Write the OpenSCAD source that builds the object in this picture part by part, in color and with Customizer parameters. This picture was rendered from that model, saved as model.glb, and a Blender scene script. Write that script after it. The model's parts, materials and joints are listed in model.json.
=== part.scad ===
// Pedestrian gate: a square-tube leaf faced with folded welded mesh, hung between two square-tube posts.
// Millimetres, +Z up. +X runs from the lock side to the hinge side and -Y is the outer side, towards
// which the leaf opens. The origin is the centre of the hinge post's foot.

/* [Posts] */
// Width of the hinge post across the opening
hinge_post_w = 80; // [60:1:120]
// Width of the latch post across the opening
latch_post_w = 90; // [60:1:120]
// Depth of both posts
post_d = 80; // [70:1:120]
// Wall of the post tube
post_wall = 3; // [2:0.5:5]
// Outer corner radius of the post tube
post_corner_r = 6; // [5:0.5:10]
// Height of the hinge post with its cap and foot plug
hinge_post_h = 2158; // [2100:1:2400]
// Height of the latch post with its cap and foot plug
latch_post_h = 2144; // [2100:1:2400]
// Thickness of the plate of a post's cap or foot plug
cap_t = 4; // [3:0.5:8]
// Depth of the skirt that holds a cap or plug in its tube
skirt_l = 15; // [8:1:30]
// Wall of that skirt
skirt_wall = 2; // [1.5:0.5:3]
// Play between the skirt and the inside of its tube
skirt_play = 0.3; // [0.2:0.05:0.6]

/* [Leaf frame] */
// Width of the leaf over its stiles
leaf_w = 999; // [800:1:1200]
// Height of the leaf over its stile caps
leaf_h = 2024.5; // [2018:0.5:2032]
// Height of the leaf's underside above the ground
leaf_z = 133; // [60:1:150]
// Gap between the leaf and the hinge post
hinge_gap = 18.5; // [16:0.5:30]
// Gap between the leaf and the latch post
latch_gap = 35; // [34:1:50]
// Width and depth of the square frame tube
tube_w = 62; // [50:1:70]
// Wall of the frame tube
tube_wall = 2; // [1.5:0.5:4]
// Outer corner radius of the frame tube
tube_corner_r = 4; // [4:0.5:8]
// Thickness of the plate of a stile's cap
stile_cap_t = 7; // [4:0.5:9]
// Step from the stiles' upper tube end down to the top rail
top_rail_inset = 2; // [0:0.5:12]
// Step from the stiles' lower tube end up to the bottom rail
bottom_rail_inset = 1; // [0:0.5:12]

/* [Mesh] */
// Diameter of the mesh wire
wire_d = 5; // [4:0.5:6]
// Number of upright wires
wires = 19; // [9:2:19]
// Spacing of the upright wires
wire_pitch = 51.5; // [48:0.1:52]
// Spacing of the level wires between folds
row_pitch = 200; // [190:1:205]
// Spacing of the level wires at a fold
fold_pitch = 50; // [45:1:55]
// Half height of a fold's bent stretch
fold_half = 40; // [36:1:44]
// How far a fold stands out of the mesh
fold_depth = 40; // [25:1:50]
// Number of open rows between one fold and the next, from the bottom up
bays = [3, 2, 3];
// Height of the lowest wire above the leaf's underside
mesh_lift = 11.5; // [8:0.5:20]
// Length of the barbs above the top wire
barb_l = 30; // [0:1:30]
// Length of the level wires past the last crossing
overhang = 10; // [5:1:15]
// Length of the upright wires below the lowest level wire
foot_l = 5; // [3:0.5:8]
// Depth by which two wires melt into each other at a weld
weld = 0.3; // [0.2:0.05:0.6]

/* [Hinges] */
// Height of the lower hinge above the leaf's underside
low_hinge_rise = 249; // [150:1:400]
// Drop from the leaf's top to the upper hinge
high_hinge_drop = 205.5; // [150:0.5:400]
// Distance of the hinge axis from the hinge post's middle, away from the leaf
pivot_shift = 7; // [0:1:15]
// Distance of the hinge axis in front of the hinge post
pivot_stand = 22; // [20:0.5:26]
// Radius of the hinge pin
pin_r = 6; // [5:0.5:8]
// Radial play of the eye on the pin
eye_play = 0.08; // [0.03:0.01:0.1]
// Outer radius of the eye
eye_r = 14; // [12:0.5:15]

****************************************

■ What this task involves:
Set down every line of the listing above again, exactly as given.

■ Solution to the problem:
Write the OpenSCAD source that builds the object in this picture part by part, in color and with Customizer parameters. This picture was rendered from that model, saved as model.glb, and a Blender scene script. Write that script after it. The model's parts, materials and joints are listed in model.json.
=== part.scad ===
// Pedestrian gate: a square-tube leaf faced with folded welded mesh, hung between two square-tube posts.
// Millimetres, +Z up. +X runs from the lock side to the hinge side and -Y is the outer side, towards
// which the leaf opens. The origin is the centre of the hinge post's foot.

/* [Posts] */
// Width of the hinge post across the opening
hinge_post_w = 80; // [60:1:120]
// Width of the latch post across the opening
latch_post_w = 90; // [60:1:120]
// Depth of both posts
post_d = 80; // [70:1:120]
// Wall of the post tube
post_wall = 3; // [2:0.5:5]
// Outer corner radius of the post tube
post_corner_r = 6; // [5:0.5:10]
// Height of the hinge post with its cap and foot plug
hinge_post_h = 2158; // [2100:1:2400]
// Height of the latch post with its cap and foot plug
latch_post_h = 2144; // [2100:1:2400]
// Thickness of the plate of a post's cap or foot plug
cap_t = 4; // [3:0.5:8]
// Depth of the skirt that holds a cap or plug in its tube
skirt_l = 15; // [8:1:30]
// Wall of that skirt
skirt_wall = 2; // [1.5:0.5:3]
// Play between the skirt and the inside of its tube
skirt_play = 0.3; // [0.2:0.05:0.6]

/* [Leaf frame] */
// Width of the leaf over its stiles
leaf_w = 999; // [800:1:1200]
// Height of the leaf over its stile caps
leaf_h = 2024.5; // [2018:0.5:2032]
// Height of the leaf's underside above the ground
leaf_z = 133; // [60:1:150]
// Gap between the leaf and the hinge post
hinge_gap = 18.5; // [16:0.5:30]
// Gap between the leaf and the latch post
latch_gap = 35; // [34:1:50]
// Width and depth of the square frame tube
tube_w = 62; // [50:1:70]
// Wall of the frame tube
tube_wall = 2; // [1.5:0.5:4]
// Outer corner radius of the frame tube
tube_corner_r = 4; // [4:0.5:8]
// Thickness of the plate of a stile's cap
stile_cap_t = 7; // [4:0.5:9]
// Step from the stiles' upper tube end down to the top rail
top_rail_inset = 2; // [0:0.5:12]
// Step from the stiles' lower tube end up to the bottom rail
bottom_rail_inset = 1; // [0:0.5:12]

/* [Mesh] */
// Diameter of the mesh wire
wire_d = 5; // [4:0.5:6]
// Number of upright wires
wires = 19; // [9:2:19]
// Spacing of the upright wires
wire_pitch = 51.5; // [48:0.1:52]
// Spacing of the level wires between folds
row_pitch = 200; // [190:1:205]
// Spacing of the level wires at a fold
fold_pitch = 50; // [45:1:55]
// Half height of a fold's bent stretch
fold_half = 40; // [36:1:44]
// How far a fold stands out of the mesh
fold_depth = 40; // [25:1:50]
// Number of open rows between one fold and the next, from the bottom up
bays = [3, 2, 3];
// Height of the lowest wire above the leaf's underside
mesh_lift = 11.5; // [8:0.5:20]
// Length of the barbs above the top wire
barb_l = 30; // [0:1:30]
// Length of the level wires past the last crossing
overhang = 10; // [5:1:15]
// Length of the upright wires below the lowest level wire
foot_l = 5; // [3:0.5:8]
// Depth by which two wires melt into each other at a weld
weld = 0.3; // [0.2:0.05:0.6]

/* [Hinges] */
// Height of the lower hinge above the leaf's underside
low_hinge_rise = 249; // [150:1:400]
// Drop from the leaf's top to the upper hinge
high_hinge_drop = 205.5; // [150:0.5:400]
// Distance of the hinge axis from the hinge post's middle, away from the leaf
pivot_shift = 7; // [0:1:15]
// Distance of the hinge axis in front of the hinge post
pivot_stand = 22; // [20:0.5:26]
// Radius of the hinge pin
pin_r = 6; // [5:0.5:8]
// Radial play of the eye on the pin
eye_play = 0.08; // [0.03:0.01:0.1]
// Outer radius of the eye
eye_r = 14; // [12:0.5:15]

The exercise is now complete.